2023 Indigenous Business Month: To gather, together

Leila Smith

4 minute read

This October, The Australian National University (ANU) College of Business and Economics (CBE) celebrates Indigenous Business Month (IBM).

For nine years, IBM has encouraged conversations about Indigenous business, as well as foster relationships and connections.

The 2023 IBM theme – To gather, together – was born from the heart of building relationships to seek solace, feedback, information and ideas, and generate friendship and connection. It emphasises the importance of bringing together local communities and exploring the crossovers between what’s happening in Indigenous businesses, in the community and in their lives.

This month, CBE caught up with Wiradjuri woman and ANU alumna Leila Smith, who is the CEO of Aurora Foundation, to share her insights on the opportunities available at ANU for the future Indigenous leaders. Prior to her current role, Leila was the Knowledge Translation Manager at the Lowitja Institute, where she was awarded a Roberta Sykes scholarship to attend Harvard Business School’s Strategic Perspectives in Non-profit Management course.
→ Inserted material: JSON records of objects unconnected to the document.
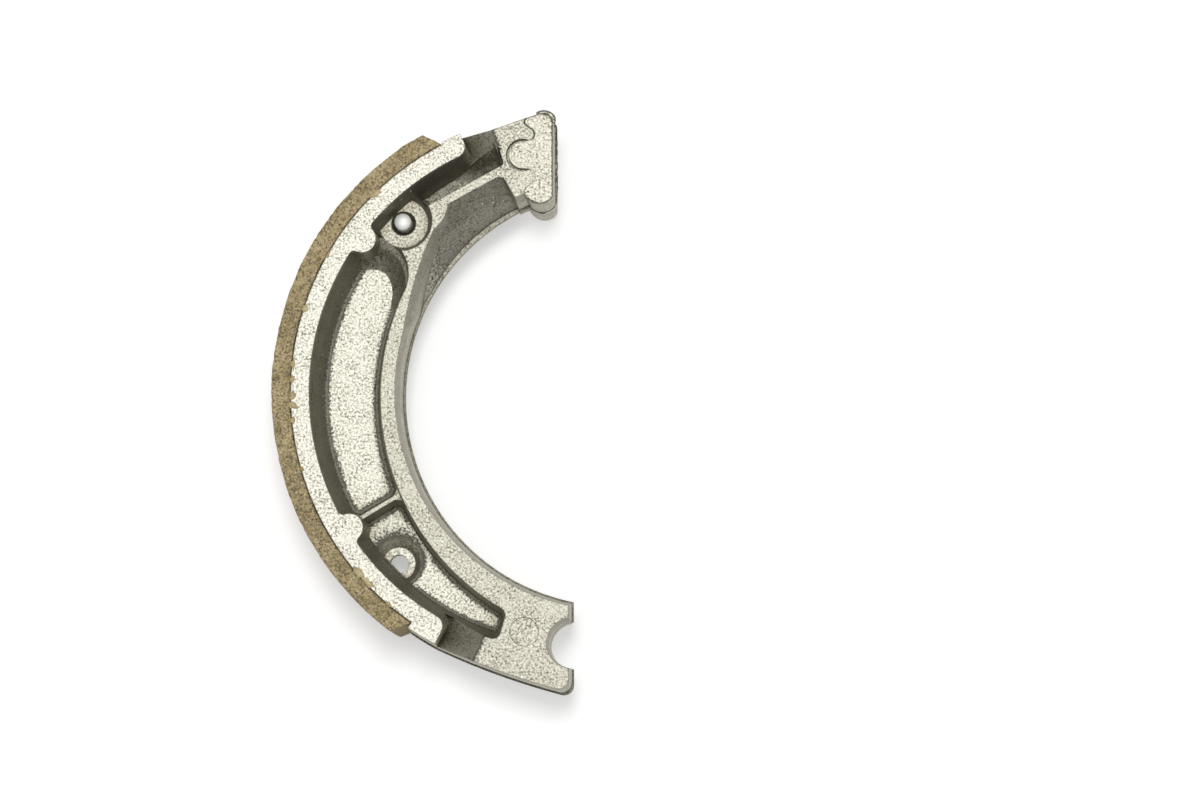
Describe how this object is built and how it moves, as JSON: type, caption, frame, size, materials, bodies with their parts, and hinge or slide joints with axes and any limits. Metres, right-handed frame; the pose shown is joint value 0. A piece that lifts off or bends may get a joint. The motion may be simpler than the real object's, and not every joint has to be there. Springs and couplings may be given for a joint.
{
  "type": "drum brake shoe",
  "caption": "Curved die-cast shoe for a small drum brake, with a bonded lining, a cam pad at one end and a half-round anchor seat at the other.",
  "frame": {"origin": "axis of the half-round anchor seat, on the shoe's mid-plane", "axes": "+Z along the drum and anchor axes, across the shoe's width; +Y from the anchor seat to the drum axis and the cam end; +X from the lining towards the drum axis"},
  "size_m": [0.065, 0.1265, 0.028],
  "materials": {
    "cast_aluminium": "shot-blasted die casting",
    "lining": "ground moulded friction material",
    "insert_metal": "shot-blasted",
    "pin_steel": "bright drawn, domed end"
  },
  "bodies": {
    "root": {"shoe_casting": "cast_aluminium", "friction_lining": "lining", "cam_end_insert": "insert_metal", "spring_pin": "pin_steel"}
  },
  "joints": []
}
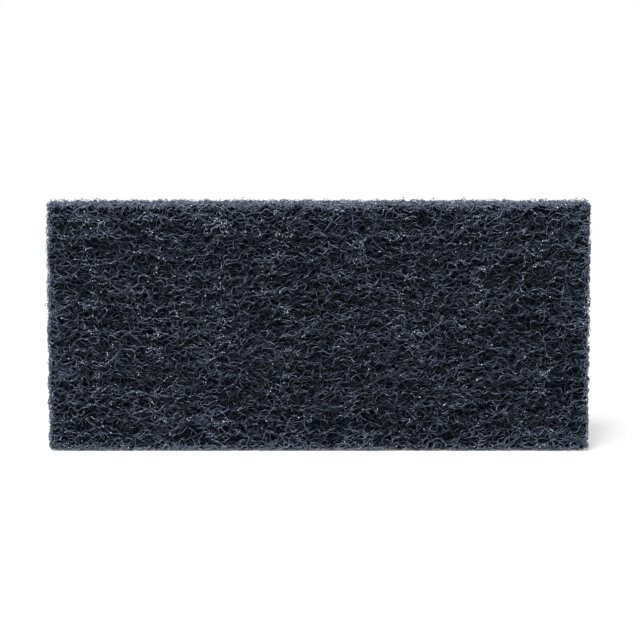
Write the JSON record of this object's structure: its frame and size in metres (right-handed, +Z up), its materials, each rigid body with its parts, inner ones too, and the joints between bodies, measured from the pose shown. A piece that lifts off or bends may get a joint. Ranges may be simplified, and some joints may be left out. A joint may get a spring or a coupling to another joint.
{
  "type": "scouring pad",
  "caption": "Thick rectangular hand pad cut from a lofty, open web of dark crimped nylon fibres bonded by resin, for scouring floors, worktops and pans.",
  "frame": {"origin": "middle of the underside, the long cut edge that the pad stands on", "axes": "+X along the pad's length, +Y through its thickness towards the back face, +Z up across its width"},
  "size_m": [0.254, 0.025, 0.117],
  "materials": {
    "nylon_web": "matted dark blue-grey nylon fibre with a dull resin gloss"
  },
  "bodies": {
    "root": {"scouring_pad": "nylon_web"}
  },
  "joints": []
}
She is the Chair of the American Australian Association, a board member of the United States Studies Centre, the Perth USAsia Centre, Remote Area Health Corps, and a Charlie Perkins Scholar with a Master in Public Policy from the University of Cambridge.

When discussing her reasons for choosing ANU to do her Bachelor of Arts in 2004, she names the Tjabal Indigenous Higher Education Centre, which provides a meeting place and support base on campus for Indigenous students and staff, as a large factor in this decision.

It was the Tjabal team and leadership who welcomed me to the campus and supported me to excel academically through a strong cultural and social network.

In this interview, Leila offers advice to up-and-coming Indigenous students, shares the pathways she utilised while at university, and speaks about the work she’s currently involved in.

Q. As the CEO of the Aurora Foundation, what would you say to other Indigenous people who might be considering studying at ANU?

Think about what success at university means to you. If that is about learning and working with a wide range of academics across several disciplines who are leaders in their field, then ANU is very well-placed to facilitate this.

Q. What support did you access whilst studying at ANU and throughout your career?

I accessed all sorts of support while at ANU. I was at the Tjabal Centre every day. In my first year, I undertook courses at the Academic Skills and Support Centre and had them review many essays. I also regularly accessed Indigenous Tutorial Access Scheme tutoring throughout my degree.

In my first year, the Tjabal Centre helped me get a Cadetship in the Australian Public Service and my first job as a Research Assistant at the Australian Institute of Aboriginal and Torres Strait Islander Studies. It was fantastic to get to know other Indigenous university students at the National Indigenous Tertiary Education Student Games.

One of my lecturers, Professor Joanna Sikora encouraged me to do honours – I would not have received a First Class result without her. Before I started my honours year, she supervised my research project over the summer break at the Research School of Social Sciences. Professor Sikora also connected me with the Australian Consortium of Social and Political Research, where I secured a part-time Research Officer position while I completed my honours year.

By the time I had graduated, I had not only lifted my academic performance beyond my own expectations, but I had also built important networks with researchers and academics in Indigenous affairs, data, and the social sciences.

Q. Can you tell us more about your role as Chair of the Australian American Association?

Earlier this year, I became the Chair of the American Australian Association’s Board in Australia, and Vice Chair of the Association’s American Board. The Association supports two world-class think tanks, of which I am also a director: the United States Studies Centre and the Perth USAsia Centre. The Association’s mission is also to connect culture, commerce, and communities in Australia and America. My role is to increase our programming in Australia and deepen our focus on the next generation. This means growing and expanding Education, Veteran and Artistic scholarship award programs to engage alumni, and to bring us together with a focus on AUKUS, STEM, and the perspectives and leadership of women and First Nations.

Q. What advice do you wish someone had given you earlier in your career?

I’m lucky to have always had excellent mentors and supportive colleagues. I don’t have any regrets and wouldn’t change much at all. Even the mistakes were important lessons!